Esta presión ya ha estado muy presente en los últimos 20 años, y es parte de la razón del éxito de esta cumbre que supone también el reconocimiento de algo en lo que tantos científicos venían insistiendo desde hace años: que el calentamiento global es esencialmente efecto de la actividad humana. Y si el acuerdo ha sido posible, como recordaba Paul Krugman, es también porque las nuevas tecnologías han cambiado las reglas del juego.
Pero la mayor razón política del éxito, junto al buen hacer diplomático de Francia, ha sido el apoyo de China y EEUU –otro signo de esta nueva gobernanza–, sin los cuales nada se habría conseguido, dado que son los países que más CO2 emiten en el mundo (el 27 % y el 15% del total, respectivamente, seguidos de Europa, con un 10%). Y lo han apoyado porque no se trata de un acuerdo legalmente, sino política y moralmente, vinculante. Obama nunca habría conseguido hacerlo ratificar por un Congreso de mayoría republicana en manos del lobby de las compañías energéticas, que no han mostrado preocupación alguna por este acuerdo, que, piensan, no les va a cambiar la vida. Pero se ha puesto en marcha una nueva dinámica, incluso si un republicano llega a la Casa Blanca y no se siente vinculado por este acuerdo.
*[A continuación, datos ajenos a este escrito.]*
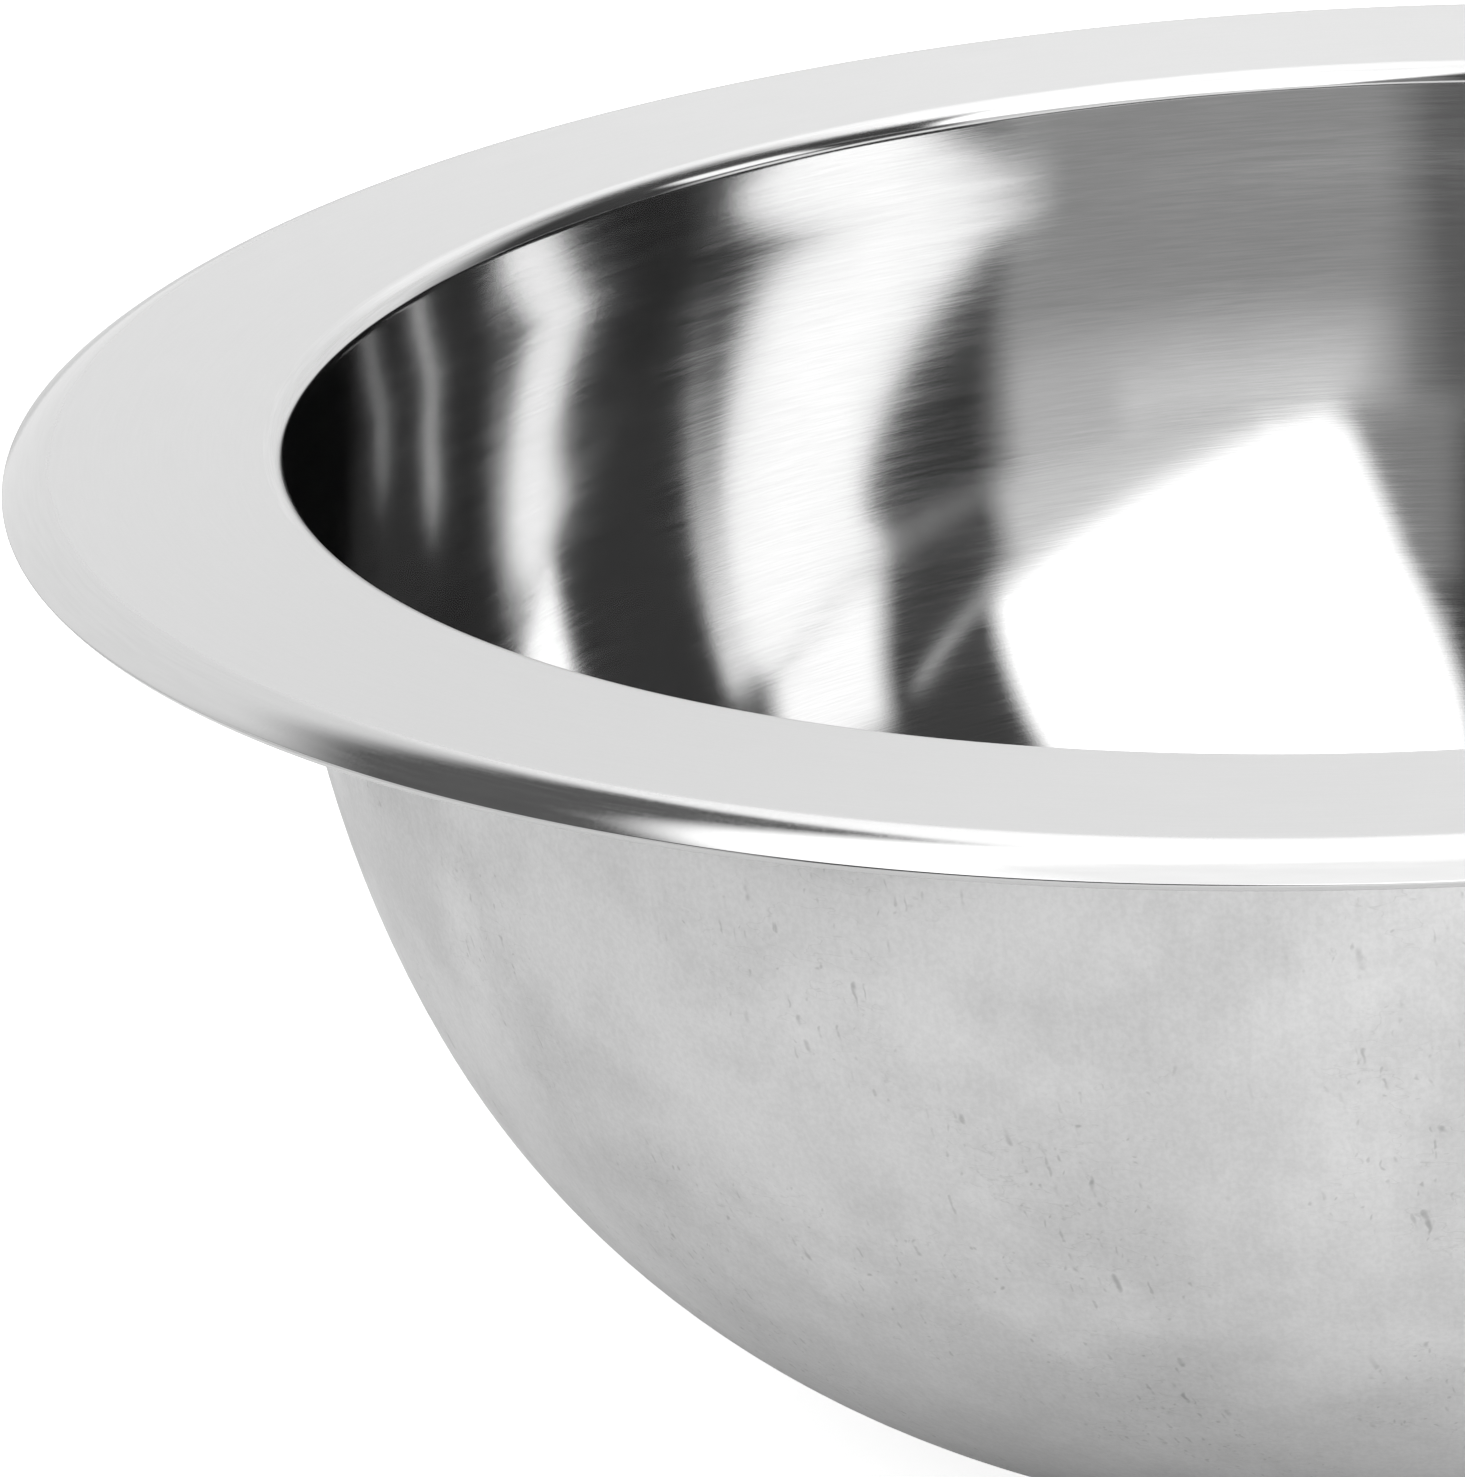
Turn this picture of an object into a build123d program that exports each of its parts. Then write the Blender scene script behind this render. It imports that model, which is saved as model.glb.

No es un tratado internacional propiamente dicho, ni es vinculante para los 196 presentes en París. Pero es el primer acuerdo global sobre el clima en 18 años, período en que la situación se ha deteriorado. No contempla sanciones si se incumple (pero hasta hace relativamente poco también la UE se había construido sin sanciones, aunque ha tenido que ir introduciéndolas en su sistema). Muchos de sus elementos de compromiso son voluntarios. Entrará en vigor a partir de abril próximo cuando lo suscriban, se adhieran o lo ratifiquen 55 países que representen al menos el 55% de las emisiones globales.
En cuanto a su dimensión financiera, para ayudar a los países en vías de desarrollo a crecer sin aumentar sus emisiones –una cuestión esencial pues creen que ellos no han tenido la oportunidad de que gozó el mundo industrializado en los siglos pasados–, queda abierta. No se aceptó la propuesta de que los ricos se comprometieran a ayudar con 100.000 millones de dólares anuales a los más pobres a este respecto a partir de 2020, aunque Francia va a empujar para ello en próximas reuniones. Pero el camino se ha marcado para una reorientación en profundidad de las políticas de ayuda al desarrollo.
Hay que añadir dos factores reconocidos en el acuerdo: el papel de las ciudades, esenciales en este tipo de gobernanza pues son las mayores emisoras, y el empoderamiento de las mujeres y la equidad intergeneracional en la lucha contra el calentamiento global.
Bienvenidos a esta nueva gobernanza inductiva, que está por probar. No será sólo de los Estados, sino también de las sociedades, ciudadanos y empresas incluidos. Se está abriendo paso algo nuevo. Veremos cómo se gestiona y qué resultados da.